New household configurations spell new housing preferences. Back when the standard family was a married couple with a couple of kids, the obvious choice was a roomy single-family house. But Americans are supposedly downsizing their preferences along with their households. Industry surveys and his own analysis, says Nelson, now show that about 38 percent of Americans want to buy or rent an attached unit, say, a townhouse or an apartment; and 37 percent say they prefer a smaller lot.

Those changes may lie partly in finances. Since the collapse of the housing bubble in 2008, banks require homebuyers to make 20 percent downpayments — so they have to scale back their dreams. And, with energy costs due to rise by about 10 percent a year compounded, by Nelson's calculations, fewer people want to heat large homes — or travel to those in far-flung suburbs. (Apparently, builders haven't received the message. The latest information  from the Census Bureau shows that the average size of a new house is 2,505 square feet, a little short of the all-time high reached a few years ago.)  

What people want, however, doesn't match up with the housing stock we've got. Nelson projects that by 2030, there will be demand for nearly 60 million attached homes, although the current supply is only about 33 million. Similarly, we have 20 million houses on small lots, but in 20 years, there will need to be 30 million more. And America currently has about 28 million more homes on large lots than the market demands.

The mismatch could lead to what Nelson calls "the great senior sell-off" with elderly people stuck in large houses that nobody wants to buy. (He expects the glut to set in starting in 2016, though others say 2020.) I asked him if prices for those unwanted houses wouldn't simply drop so far that somebody would buy them. He answered that in areas of economic decline, like Buffalo, N.Y., or western Pennsylvania, "nobody will want to buy them. People will walk away from them or burn them down." 

On a cheerier note, Nelson showed us a slide of a semi-defunct strip shopping mall fronted by an ugly parking lot. He had labeled it "The New Promised Land?" Buildings on many of these sites are now 40 and 50 years old, he pointed out, and worth less than the land they sit on. The properties are large and flat, generally on highways accessible to buses or other forms of mass transit.

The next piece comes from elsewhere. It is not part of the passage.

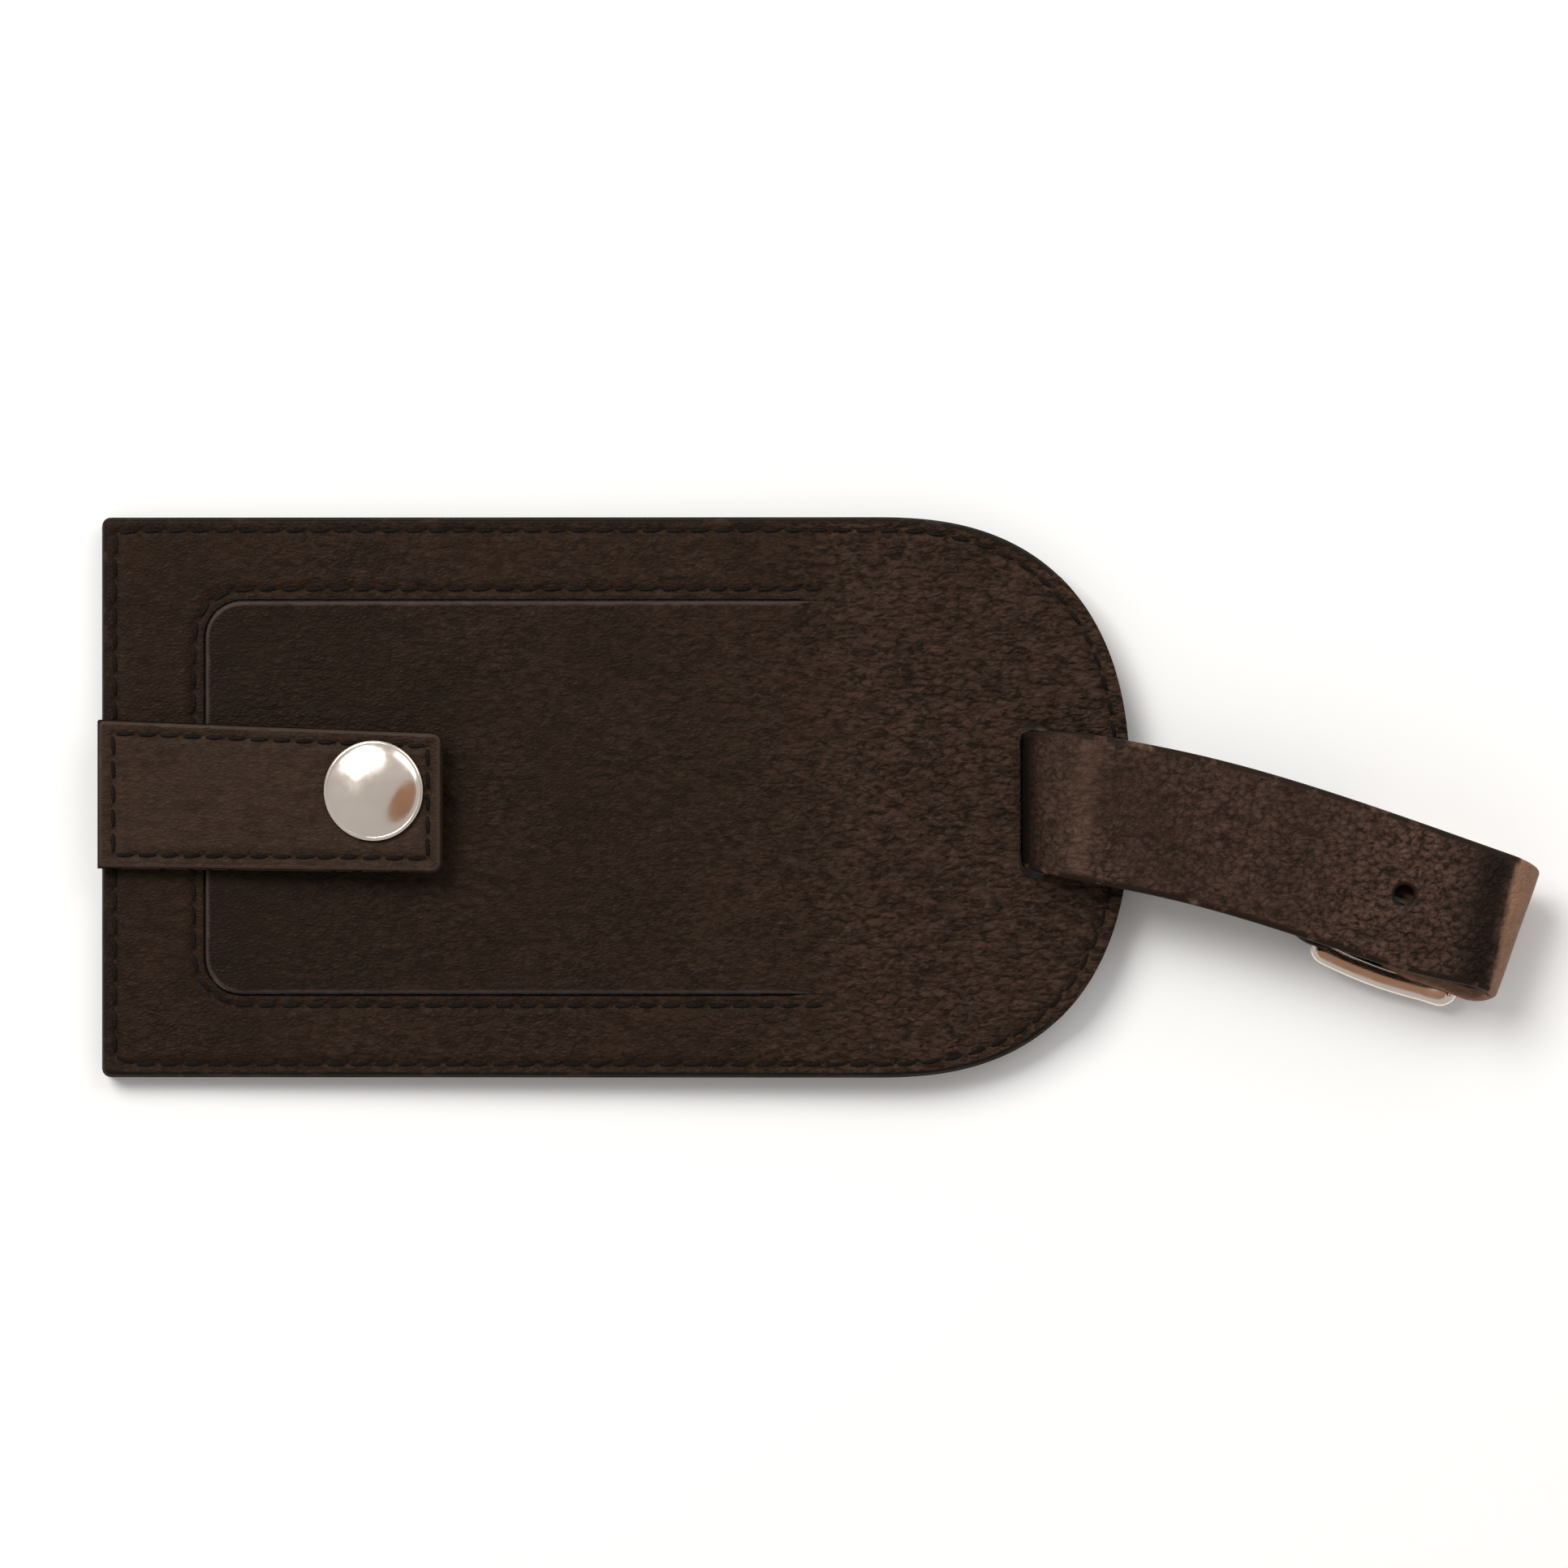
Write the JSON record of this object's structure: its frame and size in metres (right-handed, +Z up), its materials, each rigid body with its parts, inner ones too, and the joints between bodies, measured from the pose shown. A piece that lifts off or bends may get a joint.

In a variation on the old Joni Mitchell lyric, he urged developers to "Tear up a parking lot to rebuild paradise." It wasn't clear what he had in mind for paradise — I was thinking maybe houses on smaller lots or apartment buildings, but maybe he's anticipating a demand for new commercial space. Those empty parking lots and decrepit big boxes, he declared, provide the opportunity "to reconfigure metropolitan America along transit-ready corridors and nodes." 

'Mixed use'

Melina Duggal of RCLCO brought some insights that I had never heard before. Her company's surveys show that overwhelmingly people want a single-family detached houses. But many of them, particularly families and older people, would like it to be in a walkable neighborhood that gives them access to what developers call "mixed use"— and what you and I refer to as stores, restaurants and schools.

That hardly translates to the downtown renaissance many planners have been praying for. About 30 percent of both buyers and renters want that neighborhood to sit in a "suburban mixed" area, which Duggal refers to as "urban light" or "safe urbanism." She added, "Downtown is too gritty and edgy for them."

My interpretation: They would like a Disneyland version of a city with cute stores and restaurants but without the noise, dirt, traffic and members of the new majority milling around.  

All those adorable little stores, however, face a struggle for survival in an environment where residents can order from Amazon or drive a couple of miles to their favorite big-box stores. Dugall suggested that developers look on commercial space in their buildings or complexes as "loss leaders," similar to an amenity like a swimming pool or a clubhouse. In other words, they would have to provide the space at a discounted rent. Of course, doing that can undermine the financial viability of a project, and Duggal warned developers not to overdo the commercial stuff.

Like other forecasters, Duggal notes that the rental market has gained, especially among the risk-averse who fear sinking their money into what might become a depreciating asset. Young people without kids are the obvious prospects for rentals, and they are willing to trade off space for a prime location. But providing what they want — a classy-looking crib near all the right clubs — at a price they can afford is not exactly easy. One solution may be tightly sized two-bedroom apartments (to allow for a roommate) with large common areas where residents can gather and socialize and even dine on food from neighborhood eateries.

Marketing to empty-nesters

She also advocates marketing rentals to empty-nesters who want maintenance-free living but may face a scarcity of condos. Financing has been difficult to come by, and many developers prefer building apartments where they don't face potential construction-defect lawsuits from buyers. Pushing rentals to older people is a hard sell, however, since most of them have been owners for their entire lives.  

Other points the speakers made: There may be a demand, especially among large Hispanic and immigrant families, for housing that accommodates multiple generations: grandma, parents, adult children and maybe their kids. Remember that old TV drama "Dallas"? The whole dysfunctional brood lived with Jock and Miss Ellie at Southfork.

"Graceland" -- a new TV series in which top FBI, DEA and Customs agents (who also happen to be young, buff and horny) are forced live together in a Southern California beach house to conduct an undercover sting -- suggests another possible future housing arrangement: unrelated people sharing a house.  

If such arrangements become more popular, those big suburban homes may be saleable after all.